%%
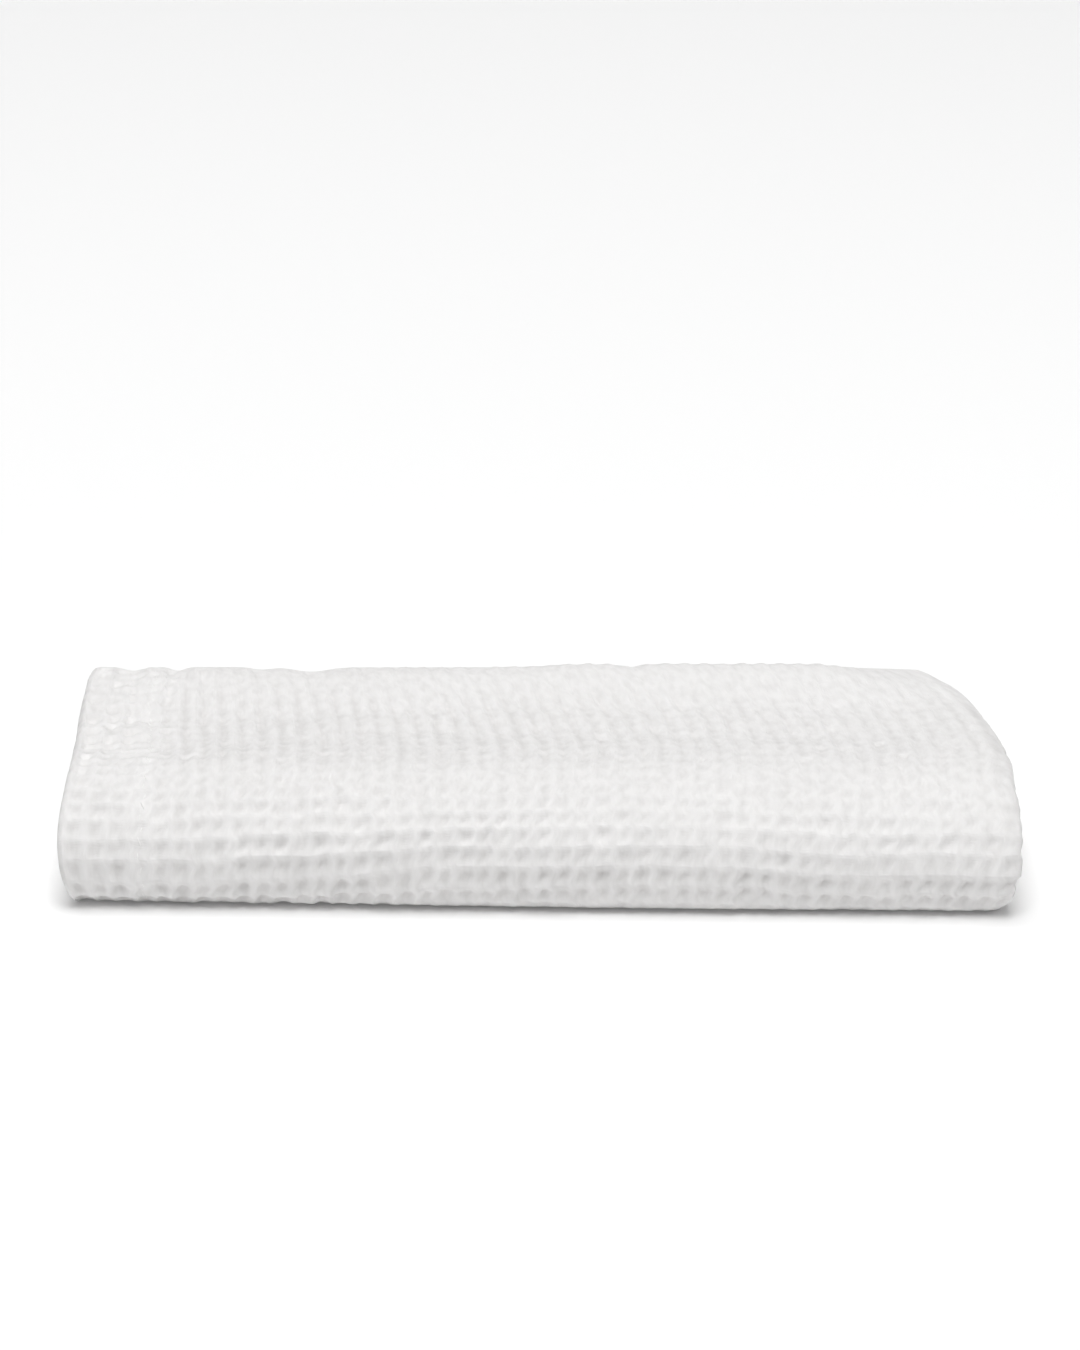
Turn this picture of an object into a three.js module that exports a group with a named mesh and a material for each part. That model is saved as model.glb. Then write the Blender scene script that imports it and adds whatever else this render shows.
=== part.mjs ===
// A linen guest towel in honeycomb weave, folded in half end to end and then in thirds across.
// Millimetres, +Z up. The towel rests on its flat underside at z = 0, centred on the Z axis. Its one big
// outer fold is at the front (-Y), its hemmed ends lie at the left (-X) and its soft end fold at the right (+X).
import * as THREE from "three";

// The flat cloth
const CLOTH_LENGTH = 500;
const CLOTH_WIDTH = 300;
const CLOTH_THICKNESS = 3;
const HEM_DEPTH = 20;
const HEM_EXTRA_THICKNESS = 1;
const HEM_STEP_LENGTH = 1.5;
const SEAM_GROOVE_DEPTH = 0.5;
const SEAM_GROOVE_REACH = 1.2;
const EDGE_ROUNDING = 0.8;
const LINEN_COLOUR = 0xebe9e6;
const LINEN_ROUGHNESS = 0.95;

// The folded package: the cloth folded in half is a pair of layers, and the pair is folded in thirds
const GAP_IN_PAIR = 2.4;
const GAP_BETWEEN_PAIRS = 3.6;
const HALF_PAIR = CLOTH_THICKNESS + GAP_IN_PAIR / 2;
const LAYER_OFFSET = (CLOTH_THICKNESS + GAP_IN_PAIR) / 2;
const FOLDED_DEPTH = 107;
const FOLDED_LENGTH = CLOTH_LENGTH / 2;
const END_FOLD_STEPS = 6;

// Turns are in degrees, clockwise seen from the right, and radii are of the pair's outer face
const BACK_TURN_RADIUS = HALF_PAIR + (2 * HALF_PAIR + GAP_BETWEEN_PAIRS) / 2;
const FRONT_LOW_RADIUS = 10.7;
const FRONT_LOW_TURN = 100;
const FRONT_FACE_RADIUS = 19.3;
const FRONT_FACE_TURN = 40;
const CROWN_RADIUS = 37;
const CROWN_TURN = 40;
const TUCKED_RUN = 16;
const TUCKED_SLOPE = 5;
const TUCKED_BEND_RADIUS = 60;
const TOP_RUN = 75.5;

// How the hand-folded towel departs from an even package. Centres and reaches are across it, from its middle,
// and a bow is how far a trough lies further back at BOW_MIDDLE than half a towel's length away from there.
const HEIGHT_CHANGES = [
  { place: "trough behind the crown", centre: 1, bow: 5, reach: 14, share: -0.06 },
  { place: "bowed trough in front of the ridge", centre: 16, bow: 8, reach: 7.5, share: -0.045 },
  { place: "ridge near the back", centre: 41, bow: 0, reach: 9, share: 0.038 },
  { place: "rounded back edge", centre: 57, bow: 0, reach: 7, share: -0.1 },
];
const BOW_MIDDLE = 31;
const RIGHT_FADE = 40;
const RIGHT_DROOP = { start: 86, share: 0.075 };
const FRONT_SKEW = 7;
const BACK_LEAN = { start: -15, power: 1.5, most: 13 };
const CORNER_PULL = { reach: 45, power: 8, left: 3, right: 6 };
const END_BULGE = { height: 20, most: 1.8, atFloor: -2.6, atTop: -0.7 };
const SELVEDGE_SHIFT = { from: 20, most: 4.5, reach: 40 };
const WAVES = [
  { along: 61, across: 90, phase: 0.4, height: 0.008, edge: 0.5 },
  { along: 34, across: 47, phase: 2.1, height: 0.006, edge: 0.35 },
];

const RADIANS = Math.PI / 180;

function arc(part, radius, degrees, steps) {
  return { part, length: radius * degrees * RADIANS, turn: degrees * RADIANS, steps };
}

function run(part, length, steps) {
  return { part, length, turn: 0, steps };
}

// The pair's middle line across the fold, from the tucked selvedge to the one that lies free on top
function foldSegments() {
  const tucked = [
    run("tucked edge", TUCKED_RUN, 2),
    arc("tucked bend", TUCKED_BEND_RADIUS, TUCKED_SLOPE, 1),
  ];
  const outer = [
    arc("back turn", BACK_TURN_RADIUS - HALF_PAIR, 180, 8),
    run("bottom layer", FOLDED_DEPTH - BACK_TURN_RADIUS - FRONT_LOW_RADIUS, 6),
    arc("front low turn", FRONT_LOW_RADIUS - HALF_PAIR, FRONT_LOW_TURN, 7),
    arc("front face", FRONT_FACE_RADIUS - HALF_PAIR, FRONT_FACE_TURN, 3),
    arc("crown", CROWN_RADIUS - HALF_PAIR, CROWN_TURN, 4),
    run("top layer", TOP_RUN, 19),
  ];
  const used = [...tucked, ...outer].reduce((sum, segment) => sum + segment.length, 0);
  return [...tucked, run("middle layer", CLOTH_WIDTH - used, 4), ...outer];
}

// The point and heading reached after a length of one segment
function advance(start, segment, length) {
  const heading = start.heading - (segment.turn * length) / segment.length;
  if (segment.turn === 0) {
    return {
      y: start.y + length * Math.cos(heading),
      z: start.z + length * Math.sin(heading),
      heading,
    };
  }
  const radius = segment.length / segment.turn;
  return {
    y: start.y + radius * (Math.sin(start.heading) - Math.sin(heading)),
    z: start.z + radius * (Math.cos(heading) - Math.cos(start.heading)),
    heading,
  };
}

// Where each segment starts, with the bottom layer on the floor and the front fold at -FOLDED_DEPTH / 2
function placedSegments(segments) {
  let at = { y: 0, z: 0, heading: TUCKED_SLOPE * RADIANS };
  let from = 0;
  const placed = segments.map((segment) => {
    const here = { ...segment, start: at, from };
    at = advance(at, segment, segment.length);
    from += segment.length;
    return here;
  });
  const low = placed.find((segment) => segment.part === "front low turn").start;
  const shiftY = -FOLDED_DEPTH / 2 + FRONT_LOW_RADIUS - low.y;
  const shiftZ = HALF_PAIR - low.z;
  for (const segment of placed) {
    segment.start = { ...segment.start, y: segment.start.y + shiftY, z: segment.start.z + shiftZ };
  }
  return placed;
}

const PATH = placedSegments(foldSegments());
const FULL_HEIGHT = PATH[PATH.length - 1].start.z + HALF_PAIR;

// The middle line at a distance from the tucked selvedge, running straight on past either end
function middleLine(distance) {
  let segment = PATH[0];
  for (const next of PATH) {
    if (distance >= next.from) {
      segment = next;
    }
  }
  return advance(segment.start, segment, distance - segment.from);
}

// Distances from the tucked selvedge at which the solid has a row of points
function rowDistances() {
  const rows = [0];
  for (const segment of PATH) {
    for (let step = 1; step <= segment.steps; step += 1) {
      rows.push(segment.from + (segment.length * step) / segment.steps);
    }
  }
  return rows;
}

// Distances from a hemmed end to the start of the end fold, closer together where the cloth droops
function columnDistances(straight) {
  const seam = [HEM_DEPTH - SEAM_GROOVE_REACH, HEM_DEPTH, HEM_DEPTH + SEAM_GROOVE_REACH];
  const field = [0.17, 0.27, 0.37, 0.47, 0.57, 0.67, 0.75, 0.81, 0.86, 0.9, 0.94, 0.97, 1];
  return [0, EDGE_ROUNDING, HEM_DEPTH / 2, ...seam, ...field.map((place) => place * straight)];
}

function share(value, start, end) {
  return THREE.MathUtils.clamp((value - start) / (end - start), 0, 1);
}

function smooth(value, start, end) {
  const t = share(value, start, end);
  return t * t * (3 - 2 * t);
}

function hill(distance, reach) {
  return Math.exp(-((distance / reach) ** 2));
}

// From the cloth's middle to its right side, which has the seam's groove
function rightSideDepth(fromEnd) {
  const groove = fromEnd === HEM_DEPTH ? SEAM_GROOVE_DEPTH : 0;
  return CLOTH_THICKNESS / 2 - Math.max(EDGE_ROUNDING - fromEnd, 0) - groove;
}

// From the cloth's middle to its wrong side, where the hem is turned in
function wrongSideDepth(fromEnd) {
  const hem = HEM_EXTRA_THICKNESS * (1 - smooth(fromEnd, HEM_DEPTH, HEM_DEPTH + HEM_STEP_LENGTH));
  return CLOTH_THICKNESS / 2 + hem - Math.max(EDGE_ROUNDING - fromEnd, 0);
}

// One loop round the cloth folded in half: on its right side from end to end, and back on its wrong side
function pairLoop() {
  const straight = (CLOTH_LENGTH - Math.PI * LAYER_OFFSET) / 2;
  const columns = columnDistances(straight);
  const endFold = Array.from({ length: END_FOLD_STEPS - 1 }, (_, step) => {
    const angle = (Math.PI * (step + 1)) / END_FOLD_STEPS;
    return {
      x: straight + LAYER_OFFSET * Math.sin(angle),
      n: LAYER_OFFSET * Math.cos(angle),
      angle,
      fromEnd: straight,
    };
  });
  const line = [
    ...columns.map((fromEnd) => ({ x: fromEnd, n: LAYER_OFFSET, angle: 0, fromEnd })),
    ...endFold,
    ...columns.toReversed().map((fromEnd) => ({ x: fromEnd, n: -LAYER_OFFSET, angle: Math.PI, fromEnd })),
  ];
  const offset = (point, depth) => ({
    x: point.x + depth * Math.sin(point.angle) - FOLDED_LENGTH / 2,
    n: point.n + depth * Math.cos(point.angle),
  });
  return [
    ...line.map((point) => offset(point, rightSideDepth(point.fromEnd))),
    ...line.toReversed().map((point) => offset(point, -wrongSideDepth(point.fromEnd))),
  ];
}

function waveAt(x, y, amount) {
  return WAVES.reduce(
    (sum, wave) =>
      sum + wave[amount] * Math.sin(x / wave.along + wave.phase) * Math.cos(y / wave.across + wave.phase),
    0,
  );
}

// How far both ends stand out at a height: most at the front fold's widest, less above and least below it
function endBulge(z) {
  const below = z < END_BULGE.height;
  const limit = below ? END_BULGE.atFloor : END_BULGE.atTop;
  const away = share(z, END_BULGE.height, below ? 0 : FULL_HEIGHT);
  return THREE.MathUtils.lerp(END_BULGE.most, limit, away ** 2);
}

// Where a point of the even package lies on the hand-folded towel. Heights only scale, so the underside
// stays flat and no two layers can meet.
function settle(x, y, z) {
  const toRight = x / FOLDED_LENGTH + 0.5;
  const toBack = share(y, BACK_LEAN.start, FOLDED_DEPTH / 2);
  const bow = 1 - ((2 * (x - BOW_MIDDLE)) / FOLDED_LENGTH) ** 2;
  const beforeEnd = smooth(x, FOLDED_LENGTH / 2, FOLDED_LENGTH / 2 - RIGHT_FADE);
  let height = 1 + waveAt(x, y, "height");
  for (const change of HEIGHT_CHANGES) {
    height += change.share * hill(y - change.centre - change.bow * bow, change.reach) * beforeEnd;
  }
  height -= RIGHT_DROOP.share * share(x, RIGHT_DROOP.start, FOLDED_LENGTH / 2) * toBack;

  const inner = FOLDED_LENGTH / 2 - CORNER_PULL.reach;
  const rightCorner = CORNER_PULL.right * smooth(x, inner, FOLDED_LENGTH / 2);
  const leftCorner = CORNER_PULL.left * smooth(-x, inner, FOLDED_LENGTH / 2);
  const corner = (leftCorner - rightCorner) * toBack ** CORNER_PULL.power;
  const lean = -BACK_LEAN.most * toRight * toBack ** BACK_LEAN.power;
  const bulge = endBulge(z) * (2 * toRight - 1) ** 5;
  const skew = FRONT_SKEW * (0.5 - toRight) * (0.5 - y / FOLDED_DEPTH);
  return new THREE.Vector3(
    x + bulge + lean + corner + waveAt(x, y, "edge"),
    y + skew + waveAt(y, x, "edge"),
    z * height,
  );
}

// Both selvedges lie further forward towards the hemmed end
function selvedgeShift(x, distance) {
  const nearSelvedge = 1 - smooth(Math.min(distance, CLOTH_WIDTH - distance), 0, SELVEDGE_SHIFT.reach);
  return SELVEDGE_SHIFT.most * smooth(x, SELVEDGE_SHIFT.from, -FOLDED_LENGTH / 2) * nearSelvedge;
}

function towelPoints(loop) {
  return rowDistances().flatMap((distance) =>
    loop.map(({ x, n }) => {
      const at = middleLine(distance - selvedgeShift(x, distance));
      return settle(x, at.y - n * Math.sin(at.heading), at.z + n * Math.cos(at.heading));
    }),
  );
}

function centred(points) {
  const box = new THREE.Box3().setFromPoints(points);
  const middle = box.getCenter(new THREE.Vector3()).setZ(box.min.z);
  return points.map((point) => point.clone().sub(middle));
}

// Quads between neighbouring rows all round the loop, and a closing strip at each selvedge
function towelFaces(loopSize, rowCount) {
  const faces = [];
  const quad = (a, b, c, d) => faces.push(a, b, c, a, c, d);
  for (let row = 0; row + 1 < rowCount; row += 1) {
    for (let column = 0; column < loopSize; column += 1) {
      const next = (column + 1) % loopSize;
      const near = row * loopSize;
      const far = near + loopSize;
      quad(near + column, near + next, far + next, far + column);
    }
  }
  const last = (rowCount - 1) * loopSize;
  for (let column = 0; column + 1 < loopSize / 2; column += 1) {
    const facing = loopSize - 1 - column;
    quad(column, facing, facing - 1, column + 1);
    quad(last + column, last + column + 1, last + facing - 1, last + facing);
  }
  return faces;
}

function makeTowel() {
  const loop = pairLoop();
  const points = towelPoints(loop);
  const geometry = new THREE.BufferGeometry().setFromPoints(centred(points));
  geometry.setIndex(towelFaces(loop.length, points.length / loop.length));
  geometry.computeVertexNormals();
  const linen = new THREE.MeshStandardMaterial({
    color: LINEN_COLOUR,
    roughness: LINEN_ROUGHNESS,
    metalness: 0,
  });
  const towel = new THREE.Mesh(geometry, linen);
  towel.name = "towel";
  return towel;
}

const group = new THREE.Group();
group.add(makeTowel());

export default group;
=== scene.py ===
"""Looks of a folded linen guest towel: honeycomb cloth with its cells in relief, and its hem stitches.

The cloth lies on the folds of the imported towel. Lengths are in metres in the part's own frame: X runs from
the hemmed ends to the soft end fold, Y from the big front fold to the back, and Z up.
"""

import logging
import math
from dataclasses import dataclass
from enum import Enum
from typing import NamedTuple

import bpy
import numpy as np
from mathutils import Matrix, Vector


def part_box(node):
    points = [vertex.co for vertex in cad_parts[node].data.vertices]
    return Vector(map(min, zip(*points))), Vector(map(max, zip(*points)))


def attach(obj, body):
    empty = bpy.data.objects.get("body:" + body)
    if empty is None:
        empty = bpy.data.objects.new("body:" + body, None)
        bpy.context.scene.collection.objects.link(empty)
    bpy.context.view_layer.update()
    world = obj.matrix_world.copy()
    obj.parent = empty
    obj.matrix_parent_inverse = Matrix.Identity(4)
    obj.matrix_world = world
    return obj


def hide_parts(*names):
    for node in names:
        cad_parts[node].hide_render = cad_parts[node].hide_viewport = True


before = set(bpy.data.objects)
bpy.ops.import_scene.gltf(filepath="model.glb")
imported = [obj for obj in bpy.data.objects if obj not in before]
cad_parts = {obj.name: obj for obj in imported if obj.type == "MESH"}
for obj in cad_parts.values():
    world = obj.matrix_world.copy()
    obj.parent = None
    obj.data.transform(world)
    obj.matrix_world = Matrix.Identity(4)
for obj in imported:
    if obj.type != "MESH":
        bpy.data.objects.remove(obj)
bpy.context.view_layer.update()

BODY = "root"
CAD_NODE = "towel"
WEAVE_MAP = "weave"
MODELLED = "modelled"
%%
**EXERCISE DESCRIPTION:**
Emit verbatim the lines running from the one with "obj.data.transform(world)" through the last line of the data, both endpoints inclusive.

**EXERCISE SOLUTION:**
    obj.data.transform(world)
    obj.matrix_world = Matrix.Identity(4)
for obj in imported:
    if obj.type != "MESH":
        bpy.data.objects.remove(obj)
bpy.context.view_layer.update()

BODY = "root"
CAD_NODE = "towel"
WEAVE_MAP = "weave"
MODELLED = "modelled"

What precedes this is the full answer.